# Written exercise
What follows is a listing; give it again exactly, in its entirety.
*** Source excerpt
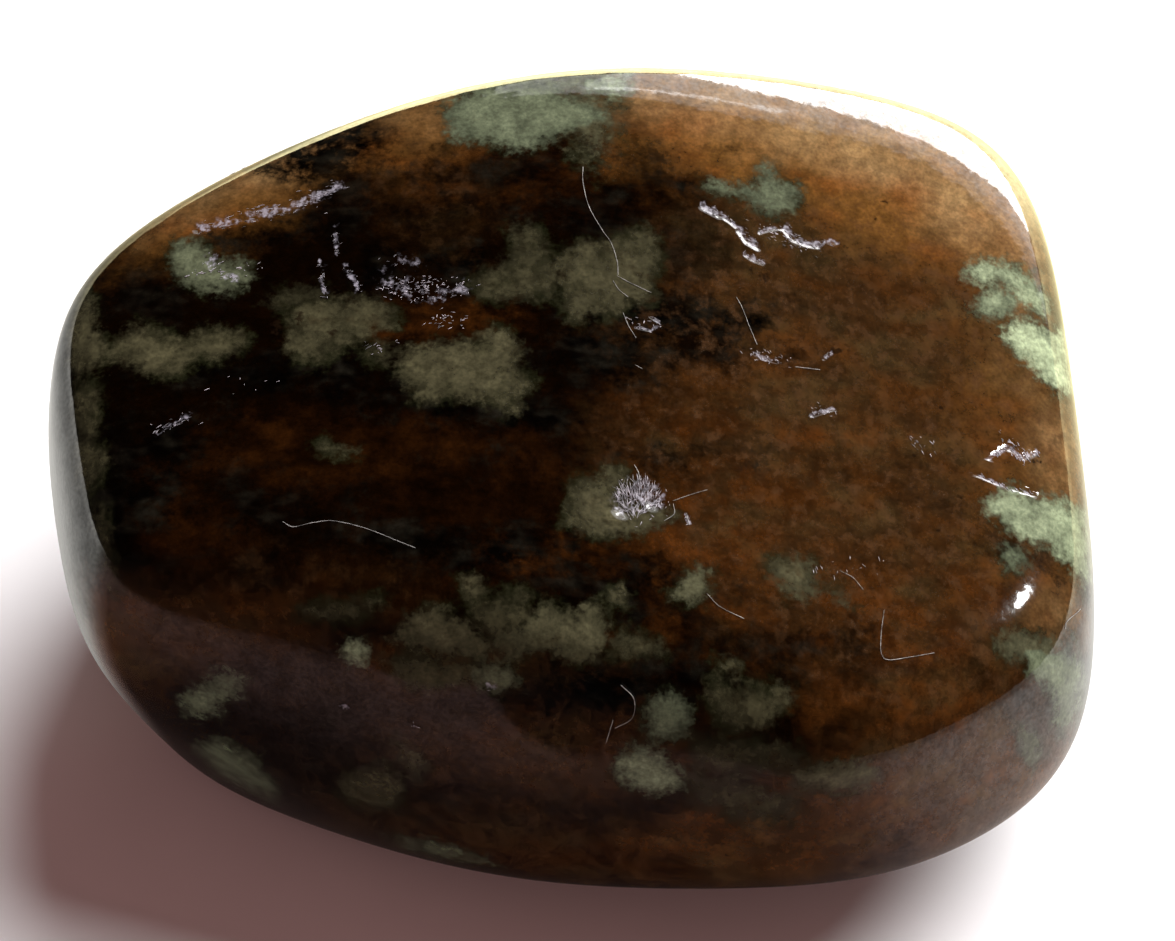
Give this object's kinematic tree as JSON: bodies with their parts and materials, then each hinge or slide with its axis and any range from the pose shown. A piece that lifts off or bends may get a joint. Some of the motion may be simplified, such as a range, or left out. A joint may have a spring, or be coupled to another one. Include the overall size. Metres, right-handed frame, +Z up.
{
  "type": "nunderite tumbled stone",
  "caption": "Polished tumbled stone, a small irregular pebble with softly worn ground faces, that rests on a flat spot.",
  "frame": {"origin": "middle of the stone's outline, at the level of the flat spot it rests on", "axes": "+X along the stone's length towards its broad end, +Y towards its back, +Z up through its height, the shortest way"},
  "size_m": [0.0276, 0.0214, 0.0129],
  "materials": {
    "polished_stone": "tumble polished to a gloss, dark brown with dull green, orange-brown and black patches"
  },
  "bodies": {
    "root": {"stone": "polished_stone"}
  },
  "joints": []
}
******
# Exercise solution
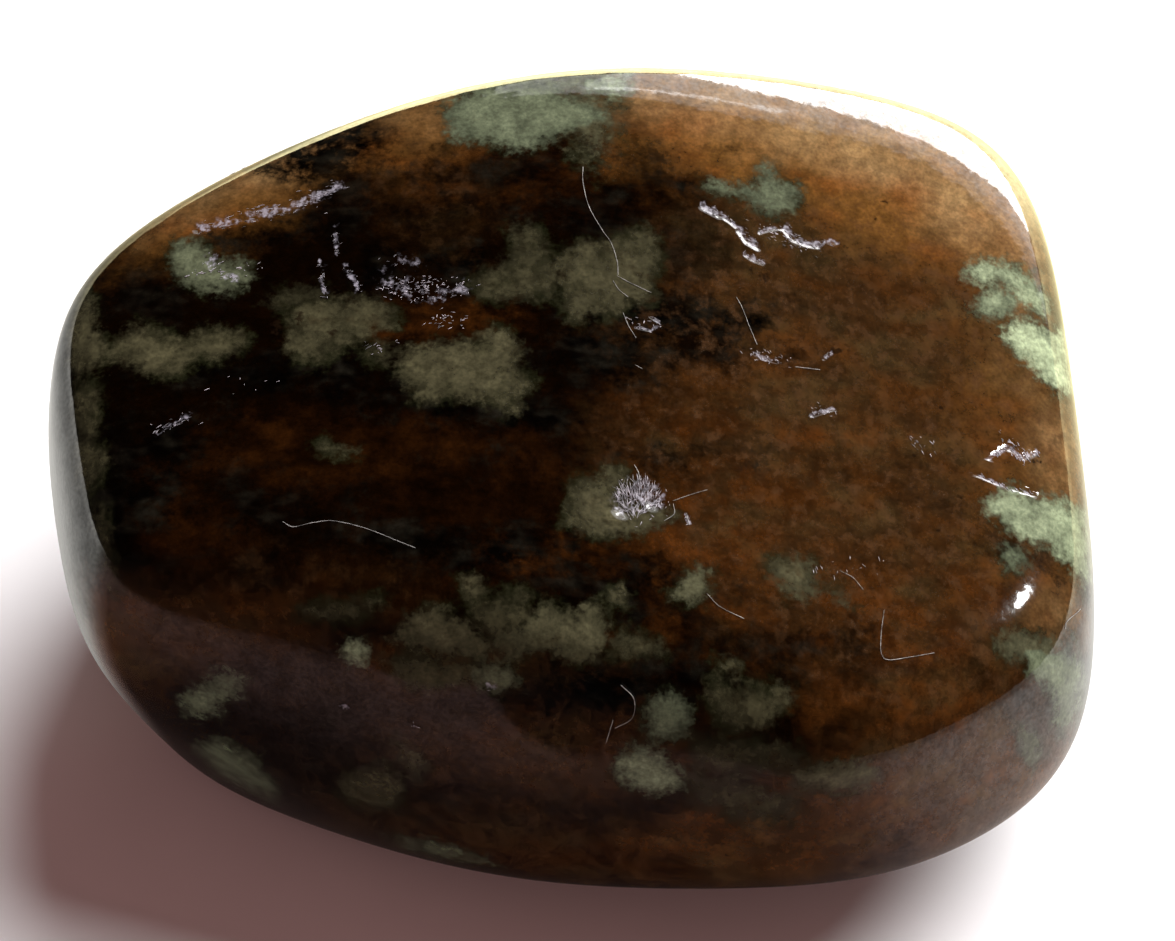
Give this object's kinematic tree as JSON: bodies with their parts and materials, then each hinge or slide with its axis and any range from the pose shown. A piece that lifts off or bends may get a joint. Some of the motion may be simplified, such as a range, or left out. A joint may have a spring, or be coupled to another one. Include the overall size. Metres, right-handed frame, +Z up.
{
  "type": "nunderite tumbled stone",
  "caption": "Polished tumbled stone, a small irregular pebble with softly worn ground faces, that rests on a flat spot.",
  "frame": {"origin": "middle of the stone's outline, at the level of the flat spot it rests on", "axes": "+X along the stone's length towards its broad end, +Y towards its back, +Z up through its height, the shortest way"},
  "size_m": [0.0276, 0.0214, 0.0129],
  "materials": {
    "polished_stone": "tumble polished to a gloss, dark brown with dull green, orange-brown and black patches"
  },
  "bodies": {
    "root": {"stone": "polished_stone"}
  },
  "joints": []
}